WILLIAM SAROYAN (1908-1981)
Carta dirigida a William Saroyan en el momento de su despedida del mundo de los vivos.
Querido William:
El otro día dieron la noticia de que habías muerto, allá en tu casa de California. Dijeron que al saber que tenías una enfermedad incurable, llamaste a tu editor para preguntarle, “y ahora, ¿qué?”. Parece que te estoy oyendo, porque eso es la vida: para cuando te quieres dar cuenta estás preguntando, y ahora, ¿qué? Toda muerte trae consigo esa eterna pregunta...
No encuentro mejor respuesta como volverme a ayer... Y me fui a tus libros. Ahora estoy sentado al borde de tus labios, escuchando cuanto dices. Te aseguro que al leerte es como si no hubieras muerto.

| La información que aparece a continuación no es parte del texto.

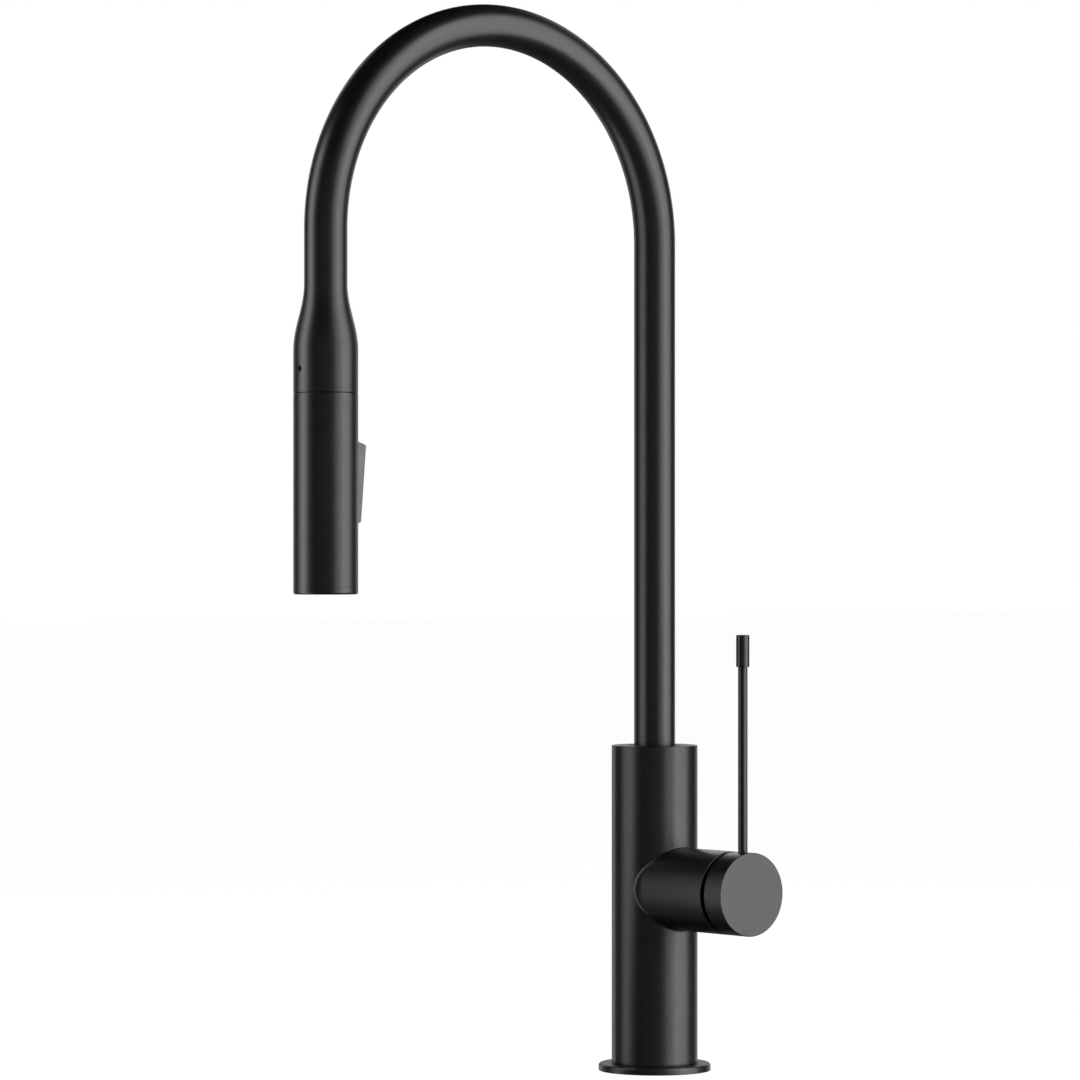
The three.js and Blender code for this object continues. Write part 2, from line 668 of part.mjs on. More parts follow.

De tu extensa producción literaria, novelas, cuentos, piezas teatrales, incluidos los inolvidables títulos como El tigre de Tracy y Mi nombre es Aram, a mí el que me gana por encima de todos es el libro que escribiste en París, cuando ya eras un escritor consagrado. Me refiero al titulado Cartas desde la rue Tibout. Me gusta, porque se adapta a la definición de Franz Kafka: “la forma epistolar implica descubrir una rápida vicisitud de un estado permanente, sin que la rápida vicisitud sufra las consecuencias de su rapidez; implica dar a conocer un estado permanente mediante un grito, y que la permanencia coexista con el grito”.
Sigo. A través de tus cartas he sabido cómo eres. Me interesa todo lo que dices en ellas. En esas cartas aparece tu vida entera: el origen armenio de tu familia; la pobreza de la infancia; tus incontables oficios para poder contribuir al sustento familiar; la calle (la siempre dura y, al mismo tiempo, maravillosa calle), esa universidad de donde salen los mejores escritores; en fin, tu yo entero en esas cartas...

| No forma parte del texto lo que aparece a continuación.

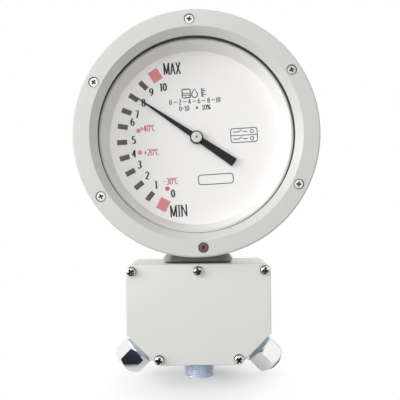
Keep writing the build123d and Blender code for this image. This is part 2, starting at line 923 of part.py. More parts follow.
def gland_cap_nut(turn):
    """Hexagon cap nut with bevelled corners and an open mouth for the cable."""
    corner = nut_flats / 3 ** 0.5
    blank = Pos(0, 0, nut_base) * extrude(hexagon(nut_flats, turn), nut_length)
    bevel = spun(
        (0, nut_base),
        (nut_flats / 2, nut_base),
        (corner + 0.1, nut_base + 1.6),
        (corner + 0.1, nut_end - 5.0),
        (nut_flats / 2 - 0.2, nut_end - 2.0),
        (nut_flats / 2 - 3.0, nut_end),
        (0, nut_end),
    )
    chamber = spun(
        (0, nut_base - 1),
        (gland_thread_radius + running_gap, nut_base - 1),
        (gland_thread_radius + running_gap, nut_end - nut_mouth_length - 1.5),
        (nut_mouth_radius, nut_end - nut_mouth_length),
        (nut_mouth_radius, nut_end + 1),
        (0, nut_end + 1),
    )
    return (blank & bevel) - chamber


def gland_seal(stick_out):
    """Rubber ring squeezed round the cable; its nose fills the nut's mouth."""
    back = collar_top + spigot_length + 0.2
    shoulder = nut_end - nut_mouth_length - 1.8
    outer = gland_thread_radius - loose_gap
    nose = nut_mouth_radius - loose_gap
    return spun(
        (cable_radius, back),
        (outer, back),
        (outer, shoulder),
        (nose, shoulder + 1.4),
        (nose, nut_end + stick_out),
        (cable_radius, nut_end + stick_out),
    )


def conduit_nipple():
    """Threaded tube under the box, with a relief groove next to the box."""
    inside = box_wall + nipple_locknut_thickness + 3.0
    tube_body = spun(
        (nipple_bore_radius, -nipple_length),
        (nipple_radius - 1, -nipple_length),
        (nipple_radius, -nipple_length + 1),
        (nipple_radius, -nipple_relief_width),
        (nipple_radius - nipple_relief_depth, -nipple_relief_width),
        (nipple_radius - nipple_relief_depth, 0),
        (nipple_radius, 0),
        (nipple_radius, inside),
        (nipple_bore_radius, inside),
    )
    return Pos(0, -box_middle, box_bottom) * tube_body


def nipple_locknut():
    nut = extrude(hexagon(nipple_locknut_flats), nipple_locknut_thickness)
    nut -= Cylinder(nipple_radius + running_gap, 4 * nipple_locknut_thickness)
    return Pos(0, -box_middle, box_bottom + box_wall) * nut


# ---- Tank side -----------------------------------------------------------------------------------

def yoke_arm(start):
    """One cheek of the yoke, with a round end about the cross shaft."""
    length = apex_behind - yoke_back
    flat = Pos(yoke_back + length / 2, 0) * Rectangle(length, 2 * cheek_radius)
    flat += Pos(apex_behind, 0) * Circle(cheek_radius)
    flat -= Pos(apex_behind, 0) * Circle(bush_radius + press_gap)
    return extrude(Plane.YZ.offset(start) * flat, cheek_thickness)


def gear_carrier():
    """Casting on the tank side: base, bearing tube and the yoke for the cross shaft."""
    body = turned(
        (bush_radius + press_gap, carrier_spigot_length),
        (chamber_radius - loose_gap, carrier_spigot_length),
        (chamber_radius - loose_gap, 0),
        (carrier_base_radius, 0),
        (carrier_base_radius, -carrier_base_thickness),
        (carrier_tube_radius + 4, -carrier_base_thickness),
        (carrier_tube_radius, -carrier_base_thickness - 6),
        (carrier_tube_radius, -yoke_back - yoke_wall),
        (bush_radius + press_gap, -yoke_back - yoke_wall),
    )
    width = right_cheek + cheek_thickness - left_cheek
    wall = Pos(left_cheek + width / 2, yoke_back + yoke_wall / 2) * Box(width, yoke_wall, yoke_height)
    body += wall - Rot(X=90) * Cylinder(bush_radius + press_gap, 4 * yoke_back)
    body += yoke_arm(left_cheek)
    body += yoke_arm(right_cheek)
    for angle in carrier_screw_angles():
        hole = Cylinder(carrier_screw[2] + loose_gap, 4 * carrier_base_thickness)
        body -= around(carrier_screw_circle, angle, 0) * hole
    return body


def carrier_screws():
    length = carrier_base_thickness + carrier_screw_reach
    screws = []
    for angle in carrier_screw_angles():
        place = around(carrier_screw_circle, angle, -carrier_base_thickness) * Rot(X=180)
        screws.append(place * cheese_screw(carrier_screw, length))
    return joined(screws)


def drive_bushes():
    inner = shaft_radius + running_gap
    front = ring(inner, bush_radius, carrier_spigot_length - bush_length, carrier_spigot_length)
    rear_end = -yoke_back - yoke_wall
    rear = ring(inner, bush_radius, rear_end, rear_end + bush_length)
    return joined([front, rear])


def drive_shaft():
    return ring(0, shaft_radius, -shaft_end, drive_magnet_front)


def drive_hub():
    """Sleeve on the drive shaft with a flange behind the magnet."""
    inner = shaft_radius + press_gap
    flange_front = drive_magnet_front - drive_magnet_thickness
    back = carrier_spigot_length + loose_gap
    return turned((inner, back), (drive_hub_radius, back), (drive_hub_radius, flange_front - 2),
                  (drive_hub_radius + 5, flange_front - 2), (drive_hub_radius + 5, flange_front),
                  (drive_hub_radius, flange_front), (drive_hub_radius, drive_magnet_front),
                  (inner, drive_magnet_front))


def drive_magnet():
    back = drive_magnet_front - drive_magnet_thickness
    return ring(drive_hub_radius + press_gap, drive_magnet_radius, back, drive_magnet_front)


def involute(angle):
    return tan(angle) - angle


def tooth_flank(pitch_radius, cone_angle):
    """(half width, height over the pitch cone) up one flank, on the gear's back cone."""
    back_radius = pitch_radius / cos(cone_angle)
    base_radius = back_radius * cos(radians(pressure_angle))
    thickness = pi * gear_module / 2 - gear_backlash
    at_pitch = thickness / (2 * back_radius) + involute(radians(pressure_angle))
    root = back_radius - 1.5 * gear_module
    tip = back_radius + 0.95 * gear_module
    steps = (base_radius, back_radius, (back_radius + tip) / 2, tip)
    heights = [radius for radius in steps if radius > root]
    flank = []
    for radius in [root] + heights:
        angle = at_pitch - involute(acos(min(1.0, base_radius / radius)))
        flank.append((radius * sin(angle), radius * cos(angle) - back_radius))
    return flank


def bevel_teeth(pitch_radius, mate_radius, tooth_count, first_angle):
    """Straight bevel teeth about +Z, with the cone's apex at the origin."""
    cone_angle = atan(pitch_radius / mate_radius)
    cone_length = pitch_radius / sin(cone_angle)
    inner_scale = (cone_length - gear_face_width) / cone_length
    flank = tooth_flank(pitch_radius, cone_angle)
    outline = flank + [(-width, height) for width, height in reversed(flank)]
    outer_points = []
    for width, height in outline:
        radial = pitch_radius + height * cos(cone_angle)
        outer_points.append((radial, width, mate_radius - height * sin(cone_angle)))
    inner_points = [(x * inner_scale, y * inner_scale, z * inner_scale) for x, y, z in outer_points]
    outer_face = make_face(Polyline(*outer_points, close=True))
    inner_face = make_face(Polyline(*inner_points, close=True))
    tooth = loft([outer_face, inner_face], ruled=True)
    return [Rot(Z=first_angle + 360 / tooth_count * i) * tooth for i in range(tooth_count)]


def bevel_gear_blank(pitch_radius, mate_radius, hub_radius, hub_end):
    """Root cone with a hub behind it and a bore for the shaft."""
    cone_angle = atan(pitch_radius / mate_radius)
    cone_length = pitch_radius / sin(cone_angle)
    inner_scale = (cone_length - gear_face_width) / cone_length
    depth = 1.25 * gear_module
    root_radius = pitch_radius - depth * cos(cone_angle)
    root_height = mate_radius + depth * sin(cone_angle)
    bore = shaft_radius + press_gap
    return spun(
        (bore, root_height * inner_scale),
        (root_radius * inner_scale, root_height * inner_scale),
        (root_radius, root_height),
        (hub_radius, root_height + (root_radius - hub_radius) * tan(cone_angle) * 0.2),
        (hub_radius, hub_end),
        (bore, hub_end),
    )


def apex_plane(x_dir, z_dir):
    return Location(Plane(origin=(0, apex_behind, 0), x_dir=x_dir, z_dir=z_dir))


def bevel_pinion():
    hub_end = gear_radius + pinion_hub_length
    blank = bevel_gear_blank(pinion_radius, gear_radius, pinion_hub_radius, hub_end)
    teeth = bevel_teeth(pinion_radius, gear_radius, pinion_teeth, 0)
    return apex_plane((1, 0, 0), (0, -1, 0)) * blank.fuse(*teeth)


def bevel_gear():
    hub_end = gear_hub_back + gear_hub_length
    blank = bevel_gear_blank(gear_radius, pinion_radius, gear_hub_radius, hub_end)
    teeth = bevel_teeth(gear_radius, pinion_radius, gear_teeth, 180 / gear_teeth)
    return apex_plane((0, -1, 0), (1, 0, 0)) * blank.fuse(*teeth)


def across(radius, start, end, bore=0.0):
    """Round bar or ring on the cross shaft's axis."""
    bar = Cylinder(radius, end - start)
    if bore:
        bar -= Cylinder(bore, 2 * (end - start))
    return Pos((start + end) / 2, apex_behind, 0) * Rot(Y=90) * bar


def cross_shaft():
    return across(shaft_radius, left_cheek - shaft_overhang, arm_hub_start + arm_hub_length)


def cross_bushes():
    bore = shaft_radius + running_gap
    left = across(bush_radius, left_cheek, left_cheek + cheek_thickness, bore)
    right = across(bush_radius, right_cheek, right_cheek + cheek_thickness, bore)
    return joined([left, right])


def shaft_collar():
    """Retaining ring on the free end of the cross shaft."""
    start = left_cheek - shaft_overhang - 1.5
    return across(shaft_radius + 3, start, left_cheek - loose_gap, shaft_radius + press_gap)


def arm_hub():
    """Hub on the cross shaft with a threaded boss for the float's rod."""
    end = arm_hub_start + arm_hub_length
    middle = (arm_hub_start + end) / 2
    hub = across(arm_hub_radius, arm_hub_start, end)
    boss = Pos(middle, apex_behind, 0) * Rot(X=arm_lift - 90) * Pos(0, 0, arm_boss_reach / 2)
    hub += boss * Cylinder(arm_boss_radius, arm_boss_reach) & arm_hub_limits(end)
    hub -= across(shaft_radius + press_gap, arm_hub_start - 1, end + 1)
    socket = Pos(middle, apex_behind, 0) * Rot(X=arm_lift - 90) * Pos(0, 0, arm_boss_reach)
    return hub - socket * Cylinder(arm_thread_radius, 2 * arm_thread_depth)


def arm_hub_limits(end):
    """Slab as wide as the hub, which trims the round boss to the hub's two faces."""
    size = 4 * arm_boss_reach
    return Pos((arm_hub_start + end) / 2, apex_behind, 0) * Box(end - arm_hub_start, size, size)


# ---- Parts list ----------------------------------------------------------------------------------

def flange_seal():
    """O-ring in the groove of the mounting face, standing a little proud of it."""
    return Pos(0, -seal_ring_radius, 0) * Rot(X=90) * Torus(seal_groove_radius, seal_ring_radius)


def build_parts():
    parts = {
        "housing": housing(),
        "bezel_ring": bezel_ring(),
        "bezel_screws": bezel_screws(),
        "bezel_gasket": ring(gasket_inner_radius, glass_radius, glass_front, gasket_front),
        "window_glass": ring(0, glass_radius, glass_back, glass_front),
        "rear_glass_seal": ring(rear_seal_inner_radius, glass_radius, spacer_front, glass_back),
        "spacer_ring": spacer_ring(),
        "dial_plate": dial_plate(),
        "dial_scale_marks": dial_scale_marks(),
        "dial_limit_marks": dial_limit_marks(),
        "pointer": pointer(),
        "pointer_cap": pointer_cap(),
        "pointer_spindle": pointer_spindle(),
        "follower_hub": follower_hub(),
        "follower_magnet": follower_magnet(),
        "high_switch_arm": switch_arm(high_arm_back),
        "low_switch_arm": switch_arm(low_arm_back),
        "switch_magnets": switch_magnets(),
        "pivot_bush": pivot_bush(),
        "plate_bush": plate_bush(),
        "movement_plate": movement_plate(),
        "movement_posts": movement_posts(),
        "movement_screws": movement_screws(),
        "high_reed_switch": reed_switch(scale_steps, high_arm_back),
        "low_reed_switch": reed_switch(0, low_arm_back),
        "reed_clips": reed_clips(),
        "neck_gasket": neck_gasket(),
        "neck_screws": neck_screws(),
        "terminal_box": terminal_box(),
        "cover_gasket": cover_gasket(),
        "box_cover": box_cover(),
        "cover_flat_washers": cover_flat_washers(),
        "cover_spring_washers": cover_spring_washers(),
        "cover_screws": cover_screws(),
        "terminal_strip": terminal_strip(),
        "terminal_links": terminal_links(),
        "terminal_screws": terminal_screws(),
        "conduit_nipple": conduit_nipple(),
        "nipple_locknut": nipple_locknut(),
        "flange_seal": flange_seal(),
        "gear_carrier": gear_carrier(),
        "carrier_screws": carrier_screws(),
        "drive_bushes": drive_bushes(),
        "drive_shaft": drive_shaft(),
        "drive_hub": drive_hub(),
        "drive_magnet": drive_magnet(),
        "bevel_pinion": bevel_pinion(),
        "bevel_gear": bevel_gear(),
        "cross_shaft": cross_shaft(),
        "cross_bushes": cross_bushes(),
        "shaft_collar": shaft_collar(),
        "arm_hub": arm_hub(),
    }
    for i, name in enumerate(("left", "right")):
        place = corner_place(2 * i - 1)
        parts[name + "_gland_body"] = place * gland_body(gland_root_turn[i])
        parts[name + "_gland_nut"] = place * gland_cap_nut(nut_turn[i])
        parts[name + "_gland_seal"] = place * gland_seal(seal_stick_out[i])
    washers = [corner_place(side) * gland_washer() for side in (-1, 1)]
    parts["gland_washers"] = joined(washers)
    return parts


os.makedirs("parts", exist_ok=True)
for node, shape in build_parts().items():
    export_step(shape, f"parts/{node}.step")
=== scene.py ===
from math import atan2, cos, pi, radians, sin, sqrt

import bmesh
import bpy
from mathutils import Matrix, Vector


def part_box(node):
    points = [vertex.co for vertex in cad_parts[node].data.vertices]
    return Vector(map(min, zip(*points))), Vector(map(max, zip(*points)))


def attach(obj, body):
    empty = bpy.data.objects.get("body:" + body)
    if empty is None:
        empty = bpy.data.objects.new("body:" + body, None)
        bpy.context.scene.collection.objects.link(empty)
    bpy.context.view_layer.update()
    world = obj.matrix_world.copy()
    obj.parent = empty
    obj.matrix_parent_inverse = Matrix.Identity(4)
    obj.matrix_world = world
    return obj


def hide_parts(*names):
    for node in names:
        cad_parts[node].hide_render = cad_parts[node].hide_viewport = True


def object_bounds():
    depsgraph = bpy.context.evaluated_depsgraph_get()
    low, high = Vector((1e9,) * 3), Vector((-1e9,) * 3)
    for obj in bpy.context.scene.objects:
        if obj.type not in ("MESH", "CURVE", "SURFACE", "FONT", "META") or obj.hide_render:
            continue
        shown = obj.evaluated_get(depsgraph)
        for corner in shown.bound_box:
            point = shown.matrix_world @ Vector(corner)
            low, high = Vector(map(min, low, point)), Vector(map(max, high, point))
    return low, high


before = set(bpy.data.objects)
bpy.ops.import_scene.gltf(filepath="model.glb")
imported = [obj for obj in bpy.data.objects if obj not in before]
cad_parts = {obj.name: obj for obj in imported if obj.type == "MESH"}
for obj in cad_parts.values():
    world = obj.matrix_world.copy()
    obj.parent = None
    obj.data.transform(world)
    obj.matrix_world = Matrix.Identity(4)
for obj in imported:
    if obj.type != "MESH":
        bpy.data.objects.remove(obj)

cad_box = [list(corner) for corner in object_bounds()]


# ==== Housing casting =======================================================
# One aluminium casting: mounting flange, ribbed waist, drum, bezel lip and neck. It is
# sprayed with a grey-green enamel, and the face that goes against the tank and the inside
# of the bolt holes are machined bare.

enamel_colour = (0.622, 0.633, 0.594)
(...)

Y es por eso que al reparar en tu juvenil oficio de vendedor de periódicos, he querido escribirte esta carta de despedida, justamente desde un periódico. Es un periódico que está lejos de California; pero eso no le hace, porque las palabras viajan, viajan y se unen a los hombres, y los pueblos...
Claro que también sé que si uno pone aquí, fulanito ha muerto, eso no es nada en comparación con la verdad. Tú sabes que no siempre reparamos en las gentes desaparecidas en el entretejido de la ciudad donde vivimos. Gentes, cuyos rostros vemos cada día, y en un santiamén dejamos de verlos. Mientras para nosotros es un pequeño borrón en la memoria, esas desapariciones son mortalmente dolorosas para sus familiares. Ellos viven esos días entre la pena infinita y el desgarro interior, junto a otras muchas negruras. Las palabras no pueden dar exacta cuenta de lo realmente sentido. Lo que se siente va más allá del contenido de las palabras. Cada muerte es absurdamente incomprensible. Todo este parlamento para decirte que algunos tipos como tú, no deberían morir nunca.

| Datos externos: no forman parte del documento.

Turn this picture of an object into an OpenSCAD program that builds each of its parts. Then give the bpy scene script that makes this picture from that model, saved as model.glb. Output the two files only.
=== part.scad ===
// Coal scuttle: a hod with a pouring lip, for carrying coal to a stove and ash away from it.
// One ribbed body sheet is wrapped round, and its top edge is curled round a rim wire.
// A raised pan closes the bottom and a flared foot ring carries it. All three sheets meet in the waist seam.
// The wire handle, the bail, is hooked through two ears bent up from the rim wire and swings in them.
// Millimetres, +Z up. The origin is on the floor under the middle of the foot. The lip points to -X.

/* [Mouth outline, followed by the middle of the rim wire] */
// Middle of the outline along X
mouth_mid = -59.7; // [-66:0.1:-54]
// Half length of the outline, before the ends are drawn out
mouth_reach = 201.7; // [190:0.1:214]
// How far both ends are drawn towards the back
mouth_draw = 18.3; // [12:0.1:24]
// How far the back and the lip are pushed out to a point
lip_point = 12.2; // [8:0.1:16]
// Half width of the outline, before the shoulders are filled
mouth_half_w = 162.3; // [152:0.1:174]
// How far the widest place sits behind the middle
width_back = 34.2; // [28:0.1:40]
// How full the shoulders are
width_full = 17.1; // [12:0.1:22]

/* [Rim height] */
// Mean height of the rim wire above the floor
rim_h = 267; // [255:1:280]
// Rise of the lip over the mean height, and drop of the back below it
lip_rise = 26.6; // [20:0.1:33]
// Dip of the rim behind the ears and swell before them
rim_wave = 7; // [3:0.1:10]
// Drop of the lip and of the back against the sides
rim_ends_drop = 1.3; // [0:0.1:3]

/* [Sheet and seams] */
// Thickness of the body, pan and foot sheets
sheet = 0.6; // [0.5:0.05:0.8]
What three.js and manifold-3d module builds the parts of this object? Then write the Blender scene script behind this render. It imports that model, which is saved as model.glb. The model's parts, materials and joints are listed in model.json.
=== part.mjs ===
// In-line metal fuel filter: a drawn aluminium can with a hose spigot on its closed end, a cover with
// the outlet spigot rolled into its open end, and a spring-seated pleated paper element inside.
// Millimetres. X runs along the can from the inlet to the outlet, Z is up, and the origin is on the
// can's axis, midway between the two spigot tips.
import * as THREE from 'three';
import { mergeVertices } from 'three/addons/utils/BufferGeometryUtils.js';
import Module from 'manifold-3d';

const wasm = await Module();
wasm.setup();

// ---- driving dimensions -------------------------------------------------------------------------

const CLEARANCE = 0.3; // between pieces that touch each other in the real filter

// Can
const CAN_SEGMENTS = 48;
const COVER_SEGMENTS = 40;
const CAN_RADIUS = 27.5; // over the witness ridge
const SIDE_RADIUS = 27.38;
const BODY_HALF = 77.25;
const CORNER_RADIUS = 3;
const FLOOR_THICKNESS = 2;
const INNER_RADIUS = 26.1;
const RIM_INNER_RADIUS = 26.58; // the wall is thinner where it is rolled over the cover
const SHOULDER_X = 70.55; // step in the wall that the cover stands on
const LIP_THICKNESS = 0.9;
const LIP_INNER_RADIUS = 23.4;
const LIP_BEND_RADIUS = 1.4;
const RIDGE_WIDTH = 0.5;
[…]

Ahora que estoy pensando en ti profundamente, se me ocurre que es una lástima que las raíces de los hombres buenos, como tú, no puedan ser traspasables. De todos modos, me conformaré con seguir escuchando el rico manantial de tu voz inconfundible.
Agradecido por todo lo que nos has dado, recibe mi más cariñoso abrazo, con un último ruego, tomado de ti mismo: “no vayas; pero si tienes que ir, saluda a todo el mundo”.